Wyatt was standing in a private graveyard on a stormy moonlit night. His head was bowed, his cape flapped about him, and in his hand he held a blood-red rose. The other hand crumpled a pristine sheet of linen paper.
        He lifted his head and looked around. How could it be both stormy and moonlit? Mood lighting, he realized. And mood clothing, he added, absently noting he wasn’t wearing a shirt. Then he went back to the flow of his dream.
        He looked at his hands. He lifted the red rose, seeing its sculpted perfection. He was about to toss it on one of the graves, but his attention turned to the sheet of white linen. Lifting it up, he read it, even though a few stray raindrops blurred the words.

        PERSONAL GOALS
        1. Marriage
        2. Two children
        3. Vacation in Australia

        Megan's list. He dropped his hand, feeling a sense of desolation fill him. Was he standing in front of her grave? Was that why—
        "Aren't you cold?"
        He looked up to see her walking through a gate that he would swear hadn't been there a moment ago. She was standing in a rainbow tie-dyed tank and light blue cut-offs, her smile and her whole demeanor at odds with the gray, barren landscape. She was so beautiful it made his heart lurch in his chest.
        "I might ask you the same thing."
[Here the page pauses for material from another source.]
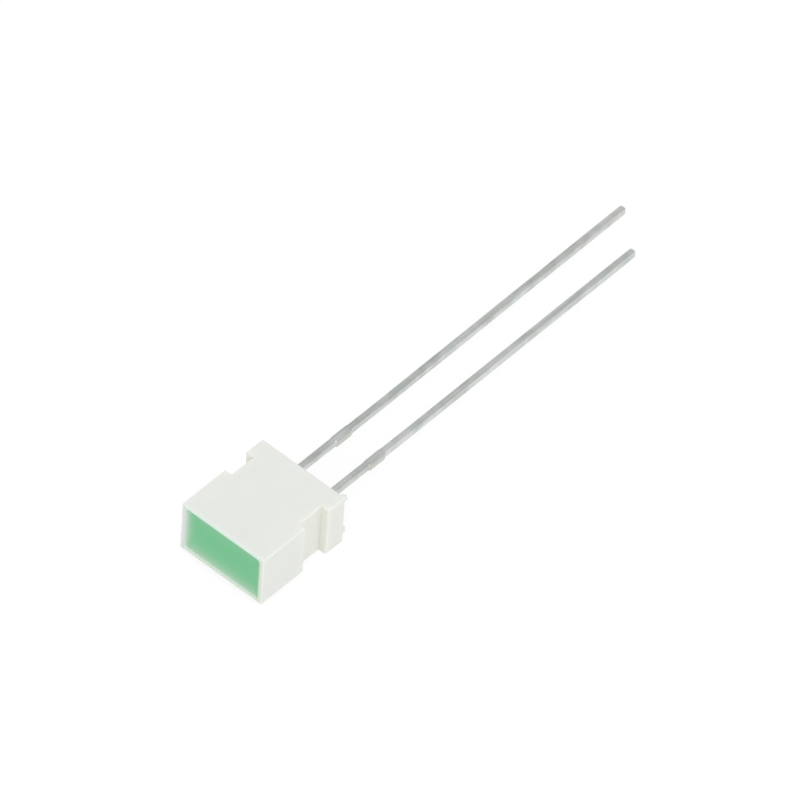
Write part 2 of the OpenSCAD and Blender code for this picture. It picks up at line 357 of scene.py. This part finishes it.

        She glanced down at herself and grimaced. "Oh God. My tie-dyed phase."
        "I like it."
        "I like seeing you without your shirt on, too, but…" She gestured at the stormy landscape. "Isn't this a little impractical?"
        He didn't answer. Instead, his eyes went down to the gravestones. He couldn't read the names on the markers, and he really wanted to.
        "Who are they?" she asked as she came to his side.
        He opened his mouth to answer, but he had none. Just an overwhelming sense of loneliness.
        "Come on, Caped Crusader," she said as she touched his hand. "Let's take a walk."
        Her fingers were like a live wire on his skin. The shock was electric, jolting his breath from his body and freezing his limbs. He turned to look at her, feeling desperation consume him. Why couldn't he move?
        She stopped and frowned. First she studied his face, then his whole body. "Stuck?" she said, pointing to his feet.
        He looked down. Somehow he had sunk knee deep into the mud and he hadn't even noticed. "When did that happen?"
        "Doesn't matter. Just step out. I'm sure there's a moonlit beach around here somewhere."
        He tried to lift his legs, but they wouldn't budge. He frowned, crumpling her damned list even further while his other hand dripped blood from where the rose thorns had pierced his skin. He looked at it. It didn't hurt, but it sure looked dramatic.
        "What's that?" she asked, pointing to the paper.
        He offered her the rose instead. "For you."
        "Somehow I'm not so keen on taking a dead woman's rose. I assume it was for her." She gestured to the nearest gravestone. A woman's name was written there, dark and bold. Lily.
        Lily? Who the hell was Lily?
        "Shouldn't you have brought lilies to Lily? Or didn't she like them?"
        "I… It doesn't matter," he finally said. Then he tossed the rose—suddenly turned into a lily—onto the mound.
        "And what about that?" she asked, pointing to the paper. "Last love note she wrote you? Letter telling you she was marrying the hot young Assistant District Attorney?"
        "No. It's a list. Of things I want."
        "Really?" she said as she reached for it. "Like a shopping list? Did you put T-shirts on it? Regular pants? Or are you more into the spare cape and new utility belt kind of shopping?"
        He frowned as her tone finally penetrated his distraction. "Are you making fun of me?"
        She laughed. "It's kinda hard not to. Look at you. So far, you've taken out a runaway train, the Blob, Halloween, a psychotic doll, and the zombie apocalypse. But you're going to let a bit of mud keep you from walking with me? Come on. This whole graveside bit is self-indulgent."
        He peered at her, trying to process words he could only half hear. Like sounds spoken underwater. "I don't understand."
        She flashed him a rueful smile. "I'm walking away. I'm going to swim." She pointed far down the hill to a stretch of pristine sand and the steady rush of the waves. “Looks like Australia, doesn’t it?”
        He tried to keep her with him, but he couldn't hold on. Her fingers slipped through his as she stepped around the graves to the gate.